● Work required: Output the data exactly, with every line intact.

····················

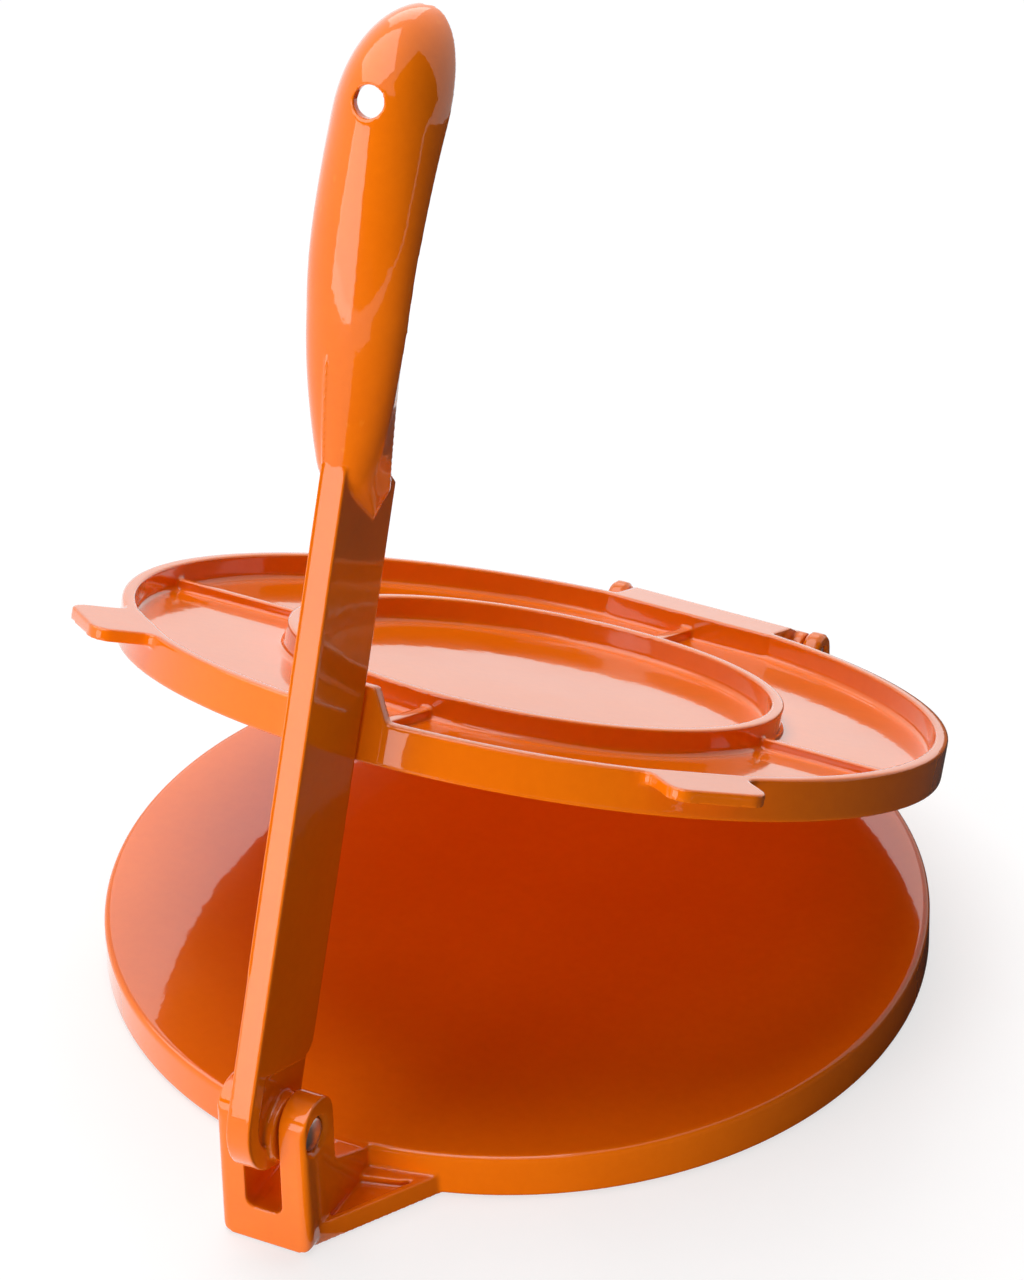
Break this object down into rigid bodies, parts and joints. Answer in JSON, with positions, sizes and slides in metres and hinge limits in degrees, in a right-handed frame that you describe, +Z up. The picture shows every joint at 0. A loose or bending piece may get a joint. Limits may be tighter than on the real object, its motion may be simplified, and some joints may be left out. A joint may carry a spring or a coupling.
{
  "type": "tortilla press",
  "caption": "Hand tortilla press: round base, upper plate hinged at the back, and a front lever with a hollow spoon grip that leans over the plate's hump to press dough flat.",
  "frame": {"origin": "middle of the base disc's underside, on the surface the press stands on", "axes": "+X to the right seen from the lever, +Y from the lever to the plate's hinge, +Z up"},
  "size_m": [0.2, 0.2578, 0.2749],
  "materials": {
    "enamel_base": "high-gloss orange enamel",
    "enamel_plate": "high-gloss orange enamel",
    "enamel_lever": "high-gloss orange enamel",
    "pin_steel": "plain drawn rod"
  },
  "bodies": {
    "base": {"base": "enamel_base", "hinge_pin": "pin_steel", "lever_pin": "pin_steel"},
    "upper_plate": {"upper_plate": "enamel_plate"},
    "lever": {"lever": "enamel_lever"}
  },
  "joints": [
    {"name": "plate_hinge", "type": "hinge", "parent": "base", "child": "upper_plate", "pos_m": [0, 0.1144, 0.01905], "axis": [-1, 0, 0], "range_deg": [-25.7, 75]},
    {"name": "lever_hinge", "type": "hinge", "parent": "base", "child": "lever", "pos_m": [0, -0.1223, 0.031], "axis": [-1, 0, 0], "range_deg": [-110, 0]}
  ]
}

····················

● The solution:
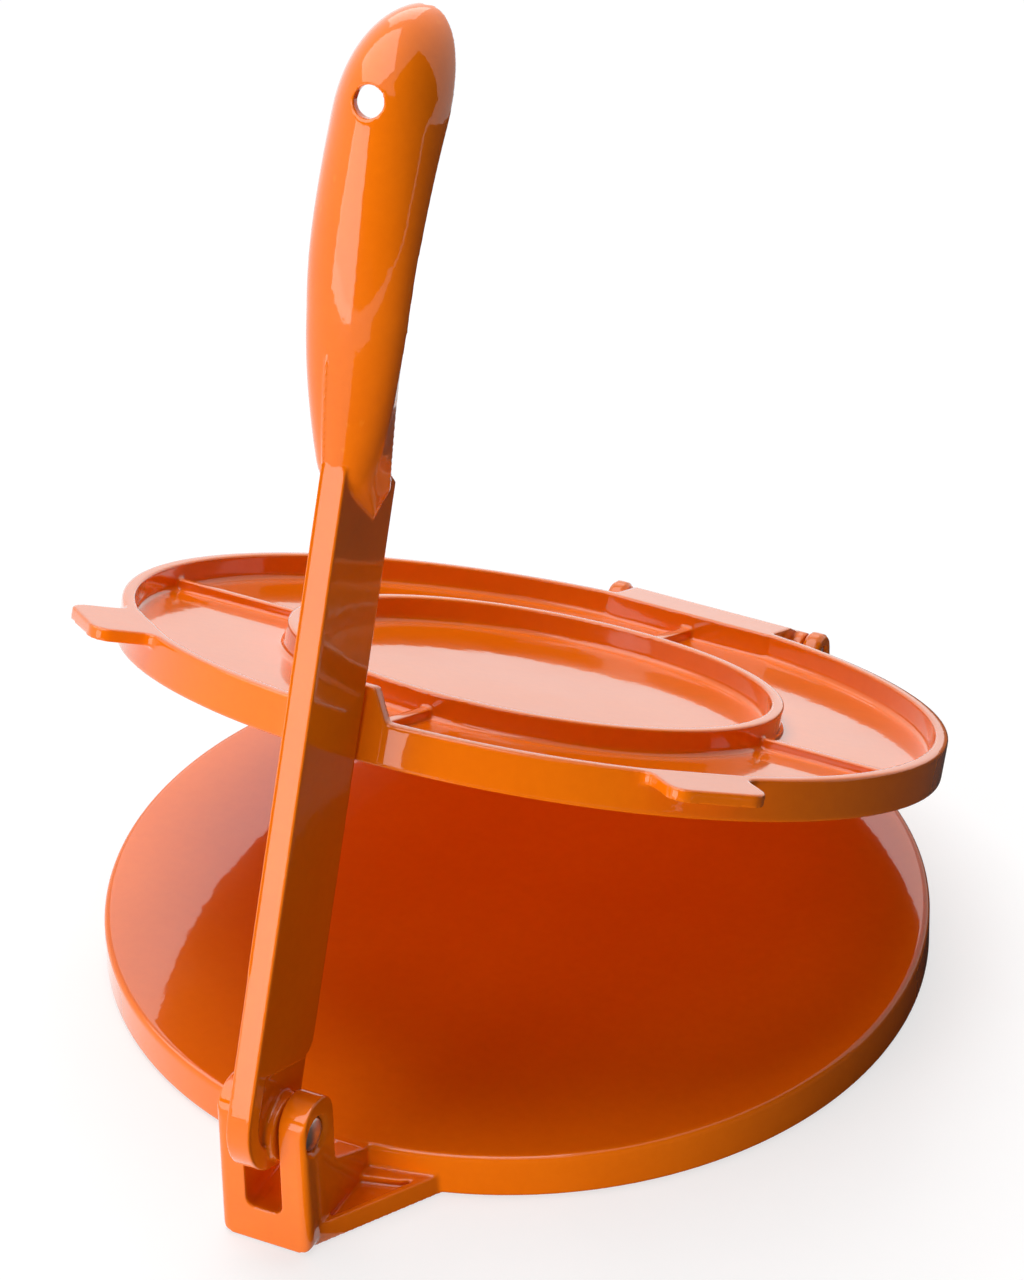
Break this object down into rigid bodies, parts and joints. Answer in JSON, with positions, sizes and slides in metres and hinge limits in degrees, in a right-handed frame that you describe, +Z up. The picture shows every joint at 0. A loose or bending piece may get a joint. Limits may be tighter than on the real object, its motion may be simplified, and some joints may be left out. A joint may carry a spring or a coupling.
{
  "type": "tortilla press",
  "caption": "Hand tortilla press: round base, upper plate hinged at the back, and a front lever with a hollow spoon grip that leans over the plate's hump to press dough flat.",
  "frame": {"origin": "middle of the base disc's underside, on the surface the press stands on", "axes": "+X to the right seen from the lever, +Y from the lever to the plate's hinge, +Z up"},
  "size_m": [0.2, 0.2578, 0.2749],
  "materials": {
    "enamel_base": "high-gloss orange enamel",
    "enamel_plate": "high-gloss orange enamel",
    "enamel_lever": "high-gloss orange enamel",
    "pin_steel": "plain drawn rod"
  },
  "bodies": {
    "base": {"base": "enamel_base", "hinge_pin": "pin_steel", "lever_pin": "pin_steel"},
    "upper_plate": {"upper_plate": "enamel_plate"},
    "lever": {"lever": "enamel_lever"}
  },
  "joints": [
    {"name": "plate_hinge", "type": "hinge", "parent": "base", "child": "upper_plate", "pos_m": [0, 0.1144, 0.01905], "axis": [-1, 0, 0], "range_deg": [-25.7, 75]},
    {"name": "lever_hinge", "type": "hinge", "parent": "base", "child": "lever", "pos_m": [0, -0.1223, 0.031], "axis": [-1, 0, 0], "range_deg": [-110, 0]}
  ]
}